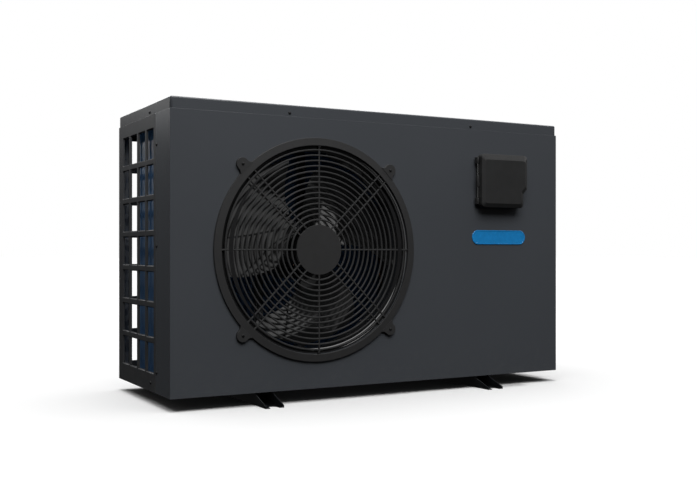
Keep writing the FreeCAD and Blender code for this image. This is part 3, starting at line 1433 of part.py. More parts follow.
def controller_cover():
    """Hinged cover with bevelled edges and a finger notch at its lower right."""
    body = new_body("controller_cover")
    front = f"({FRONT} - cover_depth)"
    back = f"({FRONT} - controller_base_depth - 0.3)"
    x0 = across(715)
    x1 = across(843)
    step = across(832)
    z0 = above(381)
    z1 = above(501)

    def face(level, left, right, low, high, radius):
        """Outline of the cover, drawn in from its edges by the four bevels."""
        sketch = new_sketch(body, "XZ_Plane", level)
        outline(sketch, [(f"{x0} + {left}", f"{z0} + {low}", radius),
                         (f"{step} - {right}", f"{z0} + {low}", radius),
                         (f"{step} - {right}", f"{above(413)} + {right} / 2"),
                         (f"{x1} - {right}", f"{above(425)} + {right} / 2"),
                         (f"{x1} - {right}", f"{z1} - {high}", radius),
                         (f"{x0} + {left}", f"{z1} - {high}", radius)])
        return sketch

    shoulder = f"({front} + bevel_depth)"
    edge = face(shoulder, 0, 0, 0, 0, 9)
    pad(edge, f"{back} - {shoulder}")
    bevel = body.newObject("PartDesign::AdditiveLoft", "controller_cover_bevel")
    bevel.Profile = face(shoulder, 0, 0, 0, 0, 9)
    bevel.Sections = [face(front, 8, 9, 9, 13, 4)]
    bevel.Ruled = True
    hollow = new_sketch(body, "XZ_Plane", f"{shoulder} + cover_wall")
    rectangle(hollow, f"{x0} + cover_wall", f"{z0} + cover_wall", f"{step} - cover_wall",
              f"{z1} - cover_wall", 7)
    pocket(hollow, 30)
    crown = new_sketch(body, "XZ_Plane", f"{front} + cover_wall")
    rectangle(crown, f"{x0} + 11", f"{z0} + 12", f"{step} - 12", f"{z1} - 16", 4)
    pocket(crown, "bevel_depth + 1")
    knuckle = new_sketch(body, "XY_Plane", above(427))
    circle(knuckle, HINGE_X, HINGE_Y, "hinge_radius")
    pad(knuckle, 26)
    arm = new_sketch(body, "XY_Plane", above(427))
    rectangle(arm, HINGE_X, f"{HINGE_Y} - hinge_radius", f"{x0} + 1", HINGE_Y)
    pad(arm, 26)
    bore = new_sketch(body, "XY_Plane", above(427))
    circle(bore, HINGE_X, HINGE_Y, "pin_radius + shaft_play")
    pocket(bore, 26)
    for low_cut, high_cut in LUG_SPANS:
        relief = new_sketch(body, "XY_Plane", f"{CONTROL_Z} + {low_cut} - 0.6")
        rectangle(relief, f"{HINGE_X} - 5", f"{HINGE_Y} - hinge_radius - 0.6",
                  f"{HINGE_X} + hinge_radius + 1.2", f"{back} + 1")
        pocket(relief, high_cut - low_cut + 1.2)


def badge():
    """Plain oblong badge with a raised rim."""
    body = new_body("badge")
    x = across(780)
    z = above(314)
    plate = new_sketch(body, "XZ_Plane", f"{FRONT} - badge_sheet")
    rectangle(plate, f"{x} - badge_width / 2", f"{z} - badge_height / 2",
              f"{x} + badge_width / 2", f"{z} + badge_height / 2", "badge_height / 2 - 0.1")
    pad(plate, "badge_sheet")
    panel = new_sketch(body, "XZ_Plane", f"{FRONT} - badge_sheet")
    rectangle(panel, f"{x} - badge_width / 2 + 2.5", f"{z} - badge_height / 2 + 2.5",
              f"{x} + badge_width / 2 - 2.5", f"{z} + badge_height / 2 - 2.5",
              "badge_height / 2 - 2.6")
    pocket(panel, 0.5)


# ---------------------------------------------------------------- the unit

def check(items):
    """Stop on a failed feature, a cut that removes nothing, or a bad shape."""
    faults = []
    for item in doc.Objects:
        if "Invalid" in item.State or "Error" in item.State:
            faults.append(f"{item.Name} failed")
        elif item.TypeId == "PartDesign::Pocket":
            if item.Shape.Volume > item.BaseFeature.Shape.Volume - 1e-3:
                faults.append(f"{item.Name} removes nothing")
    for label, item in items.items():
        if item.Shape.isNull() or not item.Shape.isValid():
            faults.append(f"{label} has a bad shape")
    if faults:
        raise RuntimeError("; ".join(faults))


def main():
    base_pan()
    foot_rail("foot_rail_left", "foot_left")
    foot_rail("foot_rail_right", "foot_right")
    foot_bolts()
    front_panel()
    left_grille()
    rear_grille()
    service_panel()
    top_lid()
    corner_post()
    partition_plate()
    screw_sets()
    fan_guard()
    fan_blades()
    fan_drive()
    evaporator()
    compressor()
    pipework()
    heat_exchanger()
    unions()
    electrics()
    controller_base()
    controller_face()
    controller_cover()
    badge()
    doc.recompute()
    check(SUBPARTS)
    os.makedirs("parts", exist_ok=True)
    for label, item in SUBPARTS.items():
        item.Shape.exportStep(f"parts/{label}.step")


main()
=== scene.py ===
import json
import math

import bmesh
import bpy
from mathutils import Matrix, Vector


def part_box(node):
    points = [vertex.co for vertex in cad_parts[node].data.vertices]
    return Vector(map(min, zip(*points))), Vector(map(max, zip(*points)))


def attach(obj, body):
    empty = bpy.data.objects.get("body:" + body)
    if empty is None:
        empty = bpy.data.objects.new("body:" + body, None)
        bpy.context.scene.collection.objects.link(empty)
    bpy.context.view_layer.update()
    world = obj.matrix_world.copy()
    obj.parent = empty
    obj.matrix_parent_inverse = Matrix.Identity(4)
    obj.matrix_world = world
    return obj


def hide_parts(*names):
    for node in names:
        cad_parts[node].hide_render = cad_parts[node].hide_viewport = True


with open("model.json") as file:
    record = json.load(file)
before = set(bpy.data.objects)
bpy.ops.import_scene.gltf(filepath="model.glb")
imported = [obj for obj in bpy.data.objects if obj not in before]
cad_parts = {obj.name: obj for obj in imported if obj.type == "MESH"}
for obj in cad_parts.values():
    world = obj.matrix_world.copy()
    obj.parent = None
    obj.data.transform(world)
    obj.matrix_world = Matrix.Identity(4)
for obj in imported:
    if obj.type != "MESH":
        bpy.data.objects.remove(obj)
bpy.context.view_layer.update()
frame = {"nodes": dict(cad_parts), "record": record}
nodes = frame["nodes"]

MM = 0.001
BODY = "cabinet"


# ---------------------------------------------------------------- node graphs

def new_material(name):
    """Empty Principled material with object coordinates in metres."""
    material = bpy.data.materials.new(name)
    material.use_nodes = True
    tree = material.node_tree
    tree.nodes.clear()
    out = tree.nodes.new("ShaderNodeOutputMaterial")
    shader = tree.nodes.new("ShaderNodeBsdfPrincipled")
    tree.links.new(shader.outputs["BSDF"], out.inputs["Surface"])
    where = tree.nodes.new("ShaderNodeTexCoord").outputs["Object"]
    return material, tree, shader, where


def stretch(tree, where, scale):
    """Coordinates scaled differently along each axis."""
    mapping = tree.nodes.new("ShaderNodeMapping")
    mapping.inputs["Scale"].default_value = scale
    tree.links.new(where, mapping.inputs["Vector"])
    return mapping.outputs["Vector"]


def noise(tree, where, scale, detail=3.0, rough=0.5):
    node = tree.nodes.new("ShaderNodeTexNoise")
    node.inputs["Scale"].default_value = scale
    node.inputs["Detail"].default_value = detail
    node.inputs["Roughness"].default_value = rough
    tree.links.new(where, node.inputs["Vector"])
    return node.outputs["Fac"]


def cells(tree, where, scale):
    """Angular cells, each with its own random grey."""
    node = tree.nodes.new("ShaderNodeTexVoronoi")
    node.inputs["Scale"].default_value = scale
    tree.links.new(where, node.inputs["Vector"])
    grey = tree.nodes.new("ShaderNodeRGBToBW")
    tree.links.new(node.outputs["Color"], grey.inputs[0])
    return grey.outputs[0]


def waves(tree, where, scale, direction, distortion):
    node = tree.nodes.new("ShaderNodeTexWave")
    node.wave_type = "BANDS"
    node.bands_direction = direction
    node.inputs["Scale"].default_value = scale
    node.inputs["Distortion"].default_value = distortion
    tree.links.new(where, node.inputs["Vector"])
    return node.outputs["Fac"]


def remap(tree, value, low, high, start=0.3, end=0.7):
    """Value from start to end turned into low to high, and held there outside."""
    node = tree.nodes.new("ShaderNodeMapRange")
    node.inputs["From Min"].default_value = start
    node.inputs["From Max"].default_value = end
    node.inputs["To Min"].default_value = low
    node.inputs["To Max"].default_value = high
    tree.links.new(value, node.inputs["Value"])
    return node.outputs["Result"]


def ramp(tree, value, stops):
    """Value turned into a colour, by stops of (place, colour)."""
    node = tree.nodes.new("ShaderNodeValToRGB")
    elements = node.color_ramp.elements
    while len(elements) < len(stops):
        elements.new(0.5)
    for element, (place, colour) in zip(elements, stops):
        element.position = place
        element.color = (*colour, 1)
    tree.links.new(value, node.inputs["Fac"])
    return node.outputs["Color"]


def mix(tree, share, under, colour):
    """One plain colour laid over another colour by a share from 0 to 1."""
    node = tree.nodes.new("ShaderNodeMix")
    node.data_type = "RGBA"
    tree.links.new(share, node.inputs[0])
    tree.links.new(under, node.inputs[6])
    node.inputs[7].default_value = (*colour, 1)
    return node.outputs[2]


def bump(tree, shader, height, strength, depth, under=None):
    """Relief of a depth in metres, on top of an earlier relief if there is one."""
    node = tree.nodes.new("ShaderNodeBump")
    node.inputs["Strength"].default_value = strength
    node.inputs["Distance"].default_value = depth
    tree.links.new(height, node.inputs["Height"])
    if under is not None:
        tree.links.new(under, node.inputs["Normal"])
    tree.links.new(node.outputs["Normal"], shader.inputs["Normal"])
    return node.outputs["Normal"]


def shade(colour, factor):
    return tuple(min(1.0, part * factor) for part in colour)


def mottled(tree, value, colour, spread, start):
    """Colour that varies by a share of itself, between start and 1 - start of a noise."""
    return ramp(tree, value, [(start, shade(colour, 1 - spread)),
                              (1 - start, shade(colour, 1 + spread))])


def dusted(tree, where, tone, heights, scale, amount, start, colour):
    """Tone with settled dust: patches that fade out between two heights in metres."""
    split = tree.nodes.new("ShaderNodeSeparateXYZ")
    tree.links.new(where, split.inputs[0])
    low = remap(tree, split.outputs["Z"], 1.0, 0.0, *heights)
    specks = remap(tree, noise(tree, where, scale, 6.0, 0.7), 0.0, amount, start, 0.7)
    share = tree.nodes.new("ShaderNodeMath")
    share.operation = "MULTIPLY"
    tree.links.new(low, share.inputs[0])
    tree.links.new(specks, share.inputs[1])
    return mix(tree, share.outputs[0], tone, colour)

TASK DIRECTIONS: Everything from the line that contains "bpy.context.scene.collection.objects.link(empty)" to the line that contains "for node in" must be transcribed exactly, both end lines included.

RESULT FOR THIS TASK:
        bpy.context.scene.collection.objects.link(empty)
    bpy.context.view_layer.update()
    world = obj.matrix_world.copy()
    obj.parent = empty
    obj.matrix_parent_inverse = Matrix.Identity(4)
    obj.matrix_world = world
    return obj


def hide_parts(*names):
    for node in names:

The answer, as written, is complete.